Let's describe a manufacturing ERP system. #

Not the whole thing, but just a tiny subset.

Office story:

The office of component tracking has a stack of files, one master file for each part in the system. These are cross-referenced with the type of part that's involved. When a change in part location is filed, the relevant file is located and the new location is written underneath the previous status. After that, the office confirms that the simple summary of the part has been updated to reflect the current whereabouts.

User story:

As a logistics expert, I wish to confirm whether the things I recently shipped are in transit or arrived.

Some requirements work great as user stories. In other cases, office stories let you fill in more of the bones of the need, helping everybody stay on the same page.

This is not confined to business software. You could write stories to describe the exact motion of, say, a motor controller trying to control a crane. Yes, if a human team were to be executing the story, they would need to be performing their tasks in microseconds or nanoseconds, but ignore that. Imagine your program as a tiny office, looking up the historical crane movements for similar situations, and ringing a big bell when those historical cranes have failed in their task. The office setting may not be appropriate however, and you may wish to imagine your people working a control room, or whatever setting is most appropriate to the tool at hand.

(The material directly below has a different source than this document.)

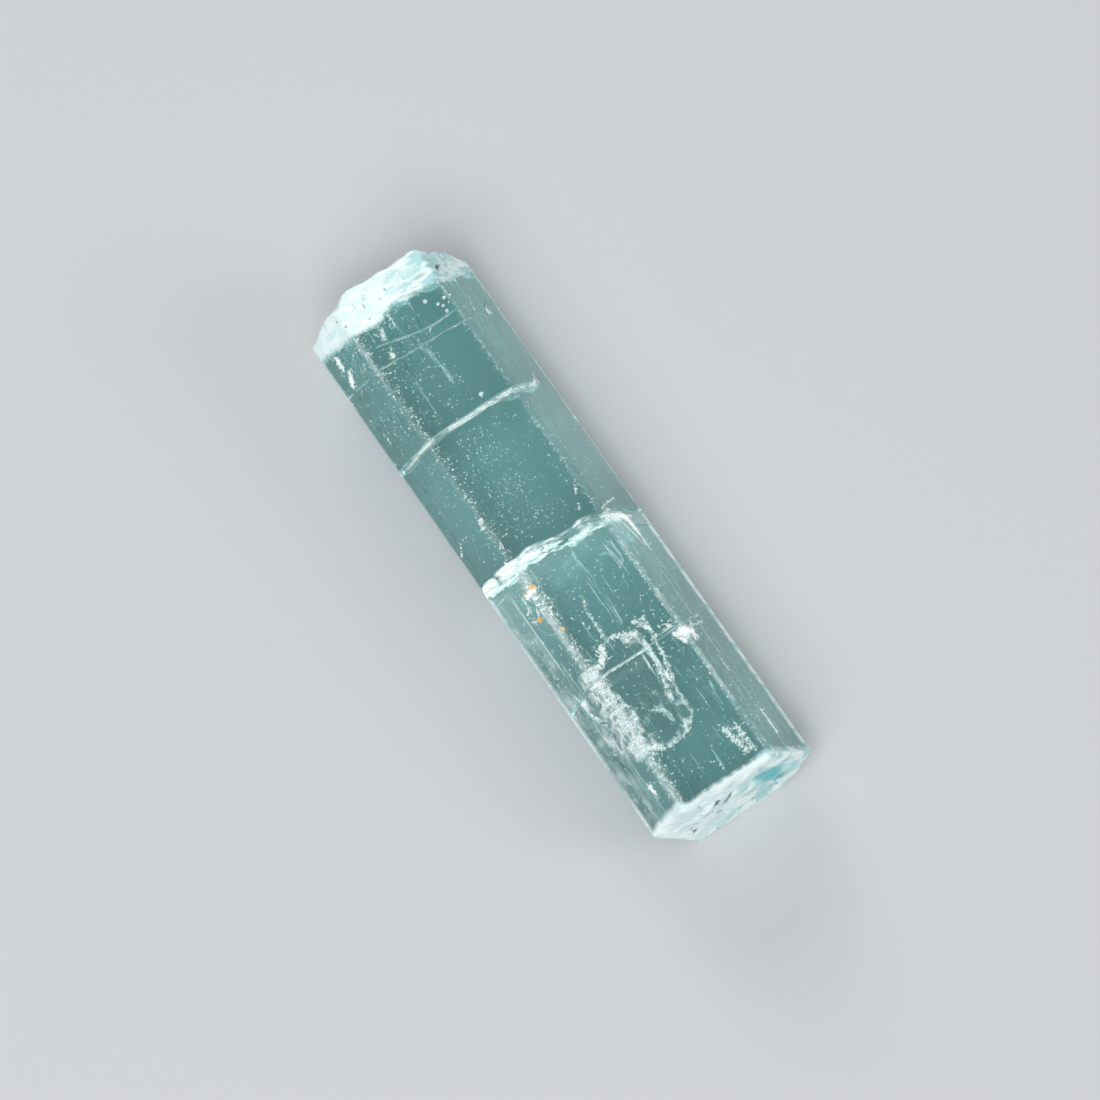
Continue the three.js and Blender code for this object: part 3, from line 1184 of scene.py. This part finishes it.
@dataclass
class Cracks(StripPiece):
    """Cracks that cross the crystal and show as pale lines."""

    name: str = "fine_cracks"
    far: tuple = (
        (-11.39, 2.25, 6.0), (-11.28, 1.82, 6.44), (-11.3, 1.25, 6.44), (-11.3, 0.53, 6.44),
        (-11.45, -0.43, 6.44), (-11.64, -1.38, 6.44), (-11.8, -2.0, 6.44),
    )
    second: tuple = (
        (-11.04, 3.83, 3.27), (-11.16, 3.33, 4.14), (-10.88, 2.47, 5.63), (-10.71, 1.73, 6.44),
        (-10.75, 0.29, 6.44), (-10.76, -1.38, 6.44), (-10.82, -2.0, 6.44), (-10.88, -2.76, 6.44),
        (-10.71, -3.07, 6.22), (-10.85, -3.54, 5.4), (-11.09, -4.02, 4.57),
    )
    cross: tuple = (
        (-6.73, 1.95, 6.44), (-6.75, 1.0, 6.44), (-6.74, 0.0, 6.44), (-6.73, -1.0, 6.44),
        (-6.71, -1.7, 6.44),
    )
    cross_right: tuple = ((-7.08, 3.5, 3.8), (-6.98, 3.2, 4.3), (-6.88, 2.8, 5.0), (-6.72, 2.2, 6.0))
    cross_left: tuple = ((-6.71, -1.7, 6.44), (-6.67, -2.9, 6.4), (-6.71, -3.4, 5.5), (-6.8, -4.0, 4.5))
    near: tuple = ((7.45, -2.5, 6.44), (7.41, -1.0, 6.44), (7.41, 0.3, 6.44))
    near_right: tuple = ((7.25, 2.4, 5.7), (7.12, 2.9, 4.8), (7.02, 3.2, 4.3))
    near_left: tuple = ((7.5, -3.1, 6.1), (7.55, -3.35, 5.5), (7.9, -3.8, 4.7), (8.15, -4.05, 4.2))
    # The crack lining gives off painted light of its own colour.
    finish: VeilFinish = VeilFinish("crack", share=0.25, painted_glow=0.34, wisps=(3000, 2600, 2200), solid=0.24)

    def strips(self) -> tuple[Strip, ...]:
        """The strips that it is made of."""
        fine = {"crumples": ((0.02, 0.8), (0.02, 0.15)), "cell": 0.06}
        coarse = {"crumples": ((0.03, 0.5), (0.04, 0.12)), "cell": 0.06}
        loose = {"crumples": ((0.05, 0.5), (0.05, 0.12)), "cell": 0.06}
        even = {"fibre": (2.0, 2.0, 2.0)}
        wide = {**coarse, **even, "cell": 0.07}
        return (
            Strip(self.far, (-0.25, 0.1, -1.2), (0.42, 0.0), **fine),
            Strip(self.second, (-0.27, 0.12, -1.4), (0.38, 0.0), **fine),
            Strip(self.cross, (0.0, 0.0, -1.15), (1.15, 0.85), **wide),
            Strip(self.cross_right, (0.0, 0.0, -0.9), (1.0, 0.8), **wide),
            Strip(self.cross_left, (0.0, 0.1, -1.0), (0.55, 0.35), **loose),
            Strip(self.near, (0.0, 0.0, -0.9), (1.3, 1.0), **coarse, **even),
            Strip(self.near_right, (0.0, -0.05, -0.4), (0.7, 0.4), **coarse),
            Strip(self.near_left, (0.0, 0.1, -0.5), (0.75, 0.4), **coarse),
        )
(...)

Here are some things to ignore when writing office stories: #

Here are some times that office stories are not a good fit: #

The office story highlights something important about the work we do as software engineers. We use software to make work that was previously uneconomical affordable and repeatable. Cars adjusting engine tunings while they run? It was more expensive to stop by a mechanic every 5 minutes and have them tune the engine to run right. Consensus algorithms? The communication to the villages of Paxos is cheaper and faster by computer. Software enables these office actions to be faster and more consistent. We should embrace that fact, and use office stories to share our vision for the future.